- [Written problem] Copy exactly, please, the lines of the data from its start through the line containing "SLOT_WIDTH = 18.5".

*****

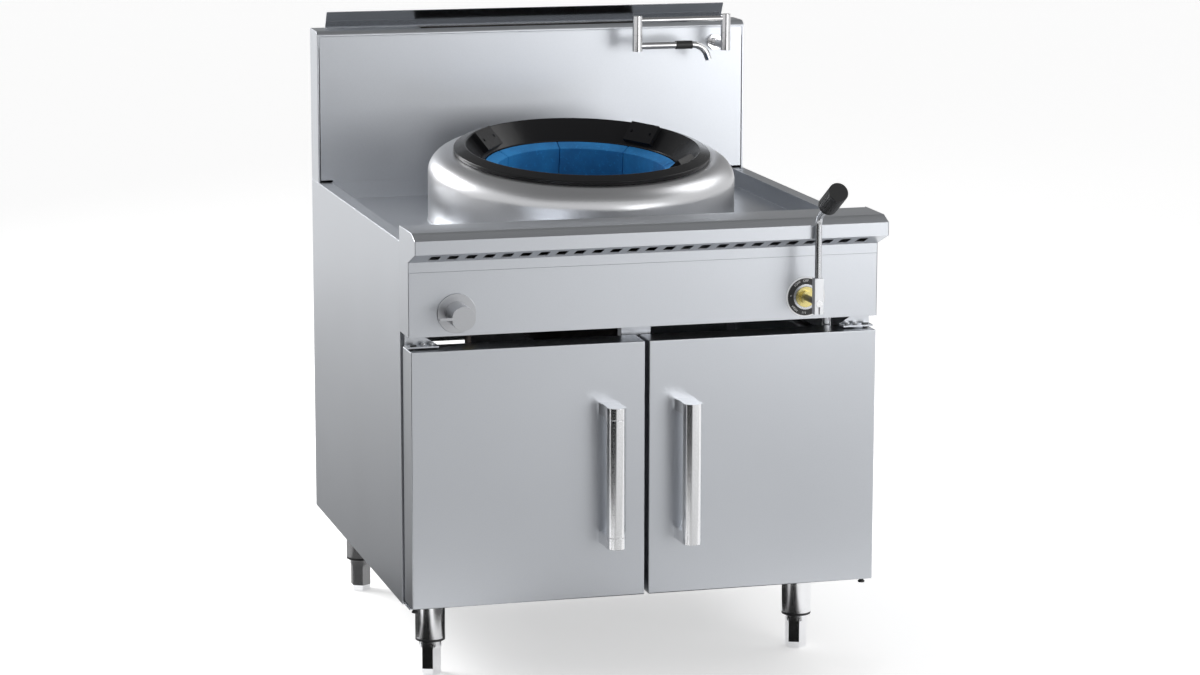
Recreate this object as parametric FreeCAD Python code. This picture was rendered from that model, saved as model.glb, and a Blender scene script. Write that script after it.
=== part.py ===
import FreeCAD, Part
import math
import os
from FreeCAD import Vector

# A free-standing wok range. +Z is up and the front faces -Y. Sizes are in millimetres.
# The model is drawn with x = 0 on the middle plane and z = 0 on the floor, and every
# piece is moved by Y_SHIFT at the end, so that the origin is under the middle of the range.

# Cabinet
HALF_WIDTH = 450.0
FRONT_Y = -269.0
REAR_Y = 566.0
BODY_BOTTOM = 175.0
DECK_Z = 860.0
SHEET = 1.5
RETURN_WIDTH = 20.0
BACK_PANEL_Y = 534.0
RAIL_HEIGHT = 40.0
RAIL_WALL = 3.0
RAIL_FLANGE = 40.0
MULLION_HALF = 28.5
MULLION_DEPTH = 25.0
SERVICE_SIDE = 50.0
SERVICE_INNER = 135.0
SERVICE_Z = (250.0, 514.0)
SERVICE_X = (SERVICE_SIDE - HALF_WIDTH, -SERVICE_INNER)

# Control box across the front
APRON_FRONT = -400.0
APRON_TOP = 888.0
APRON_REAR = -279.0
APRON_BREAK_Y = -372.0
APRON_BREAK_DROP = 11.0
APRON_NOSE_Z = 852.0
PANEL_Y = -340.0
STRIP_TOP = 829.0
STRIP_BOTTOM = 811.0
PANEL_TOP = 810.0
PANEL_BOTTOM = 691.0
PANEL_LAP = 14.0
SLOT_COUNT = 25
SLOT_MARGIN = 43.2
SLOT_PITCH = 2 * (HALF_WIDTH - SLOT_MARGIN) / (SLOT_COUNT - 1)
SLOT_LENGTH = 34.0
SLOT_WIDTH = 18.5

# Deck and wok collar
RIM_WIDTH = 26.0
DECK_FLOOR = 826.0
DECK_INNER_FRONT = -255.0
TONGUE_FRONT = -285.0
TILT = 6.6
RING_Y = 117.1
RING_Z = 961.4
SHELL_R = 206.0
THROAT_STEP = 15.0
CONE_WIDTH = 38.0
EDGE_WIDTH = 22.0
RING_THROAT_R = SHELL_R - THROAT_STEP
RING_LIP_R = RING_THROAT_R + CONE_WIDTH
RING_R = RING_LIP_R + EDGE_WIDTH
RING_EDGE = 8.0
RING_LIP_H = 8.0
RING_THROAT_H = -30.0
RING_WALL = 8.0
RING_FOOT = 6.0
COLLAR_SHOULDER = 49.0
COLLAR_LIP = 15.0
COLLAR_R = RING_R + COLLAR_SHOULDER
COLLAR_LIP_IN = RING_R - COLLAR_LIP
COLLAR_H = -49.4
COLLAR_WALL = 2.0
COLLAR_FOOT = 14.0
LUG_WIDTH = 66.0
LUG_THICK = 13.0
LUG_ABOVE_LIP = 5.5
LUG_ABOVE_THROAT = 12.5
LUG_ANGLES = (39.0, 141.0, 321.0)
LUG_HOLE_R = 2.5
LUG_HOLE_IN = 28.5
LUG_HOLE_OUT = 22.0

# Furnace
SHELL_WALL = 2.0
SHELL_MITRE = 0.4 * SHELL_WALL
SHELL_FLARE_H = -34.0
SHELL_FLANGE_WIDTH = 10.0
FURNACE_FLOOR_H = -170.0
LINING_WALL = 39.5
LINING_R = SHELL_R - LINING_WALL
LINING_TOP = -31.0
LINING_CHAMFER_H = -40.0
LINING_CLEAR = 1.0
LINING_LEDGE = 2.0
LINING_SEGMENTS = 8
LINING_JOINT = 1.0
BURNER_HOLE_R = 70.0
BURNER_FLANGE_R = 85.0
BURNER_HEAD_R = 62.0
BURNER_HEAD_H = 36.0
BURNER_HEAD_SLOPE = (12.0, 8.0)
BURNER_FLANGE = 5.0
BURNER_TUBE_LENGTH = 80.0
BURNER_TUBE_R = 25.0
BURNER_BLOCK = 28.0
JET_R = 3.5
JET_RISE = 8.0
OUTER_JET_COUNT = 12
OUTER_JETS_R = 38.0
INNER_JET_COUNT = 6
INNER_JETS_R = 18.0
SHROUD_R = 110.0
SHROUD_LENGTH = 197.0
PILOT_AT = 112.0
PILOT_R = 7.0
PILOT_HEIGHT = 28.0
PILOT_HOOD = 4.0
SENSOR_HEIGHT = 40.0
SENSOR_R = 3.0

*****

- [Answer to the task]
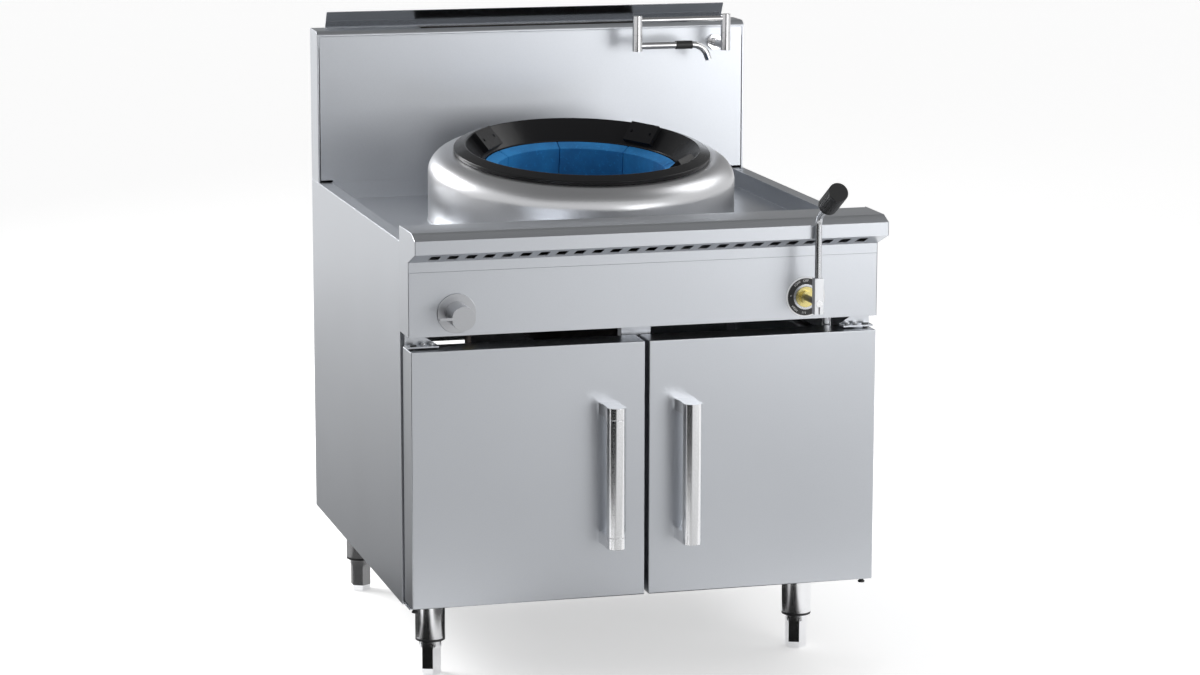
Recreate this object as parametric FreeCAD Python code. This picture was rendered from that model, saved as model.glb, and a Blender scene script. Write that script after it.
=== part.py ===
import FreeCAD, Part
import math
import os
from FreeCAD import Vector

# A free-standing wok range. +Z is up and the front faces -Y. Sizes are in millimetres.
# The model is drawn with x = 0 on the middle plane and z = 0 on the floor, and every
# piece is moved by Y_SHIFT at the end, so that the origin is under the middle of the range.

# Cabinet
HALF_WIDTH = 450.0
FRONT_Y = -269.0
REAR_Y = 566.0
BODY_BOTTOM = 175.0
DECK_Z = 860.0
SHEET = 1.5
RETURN_WIDTH = 20.0
BACK_PANEL_Y = 534.0
RAIL_HEIGHT = 40.0
RAIL_WALL = 3.0
RAIL_FLANGE = 40.0
MULLION_HALF = 28.5
MULLION_DEPTH = 25.0
SERVICE_SIDE = 50.0
SERVICE_INNER = 135.0
SERVICE_Z = (250.0, 514.0)
SERVICE_X = (SERVICE_SIDE - HALF_WIDTH, -SERVICE_INNER)

# Control box across the front
APRON_FRONT = -400.0
APRON_TOP = 888.0
APRON_REAR = -279.0
APRON_BREAK_Y = -372.0
APRON_BREAK_DROP = 11.0
APRON_NOSE_Z = 852.0
PANEL_Y = -340.0
STRIP_TOP = 829.0
STRIP_BOTTOM = 811.0
PANEL_TOP = 810.0
PANEL_BOTTOM = 691.0
PANEL_LAP = 14.0
SLOT_COUNT = 25
SLOT_MARGIN = 43.2
SLOT_PITCH = 2 * (HALF_WIDTH - SLOT_MARGIN) / (SLOT_COUNT - 1)
SLOT_LENGTH = 34.0
SLOT_WIDTH = 18.5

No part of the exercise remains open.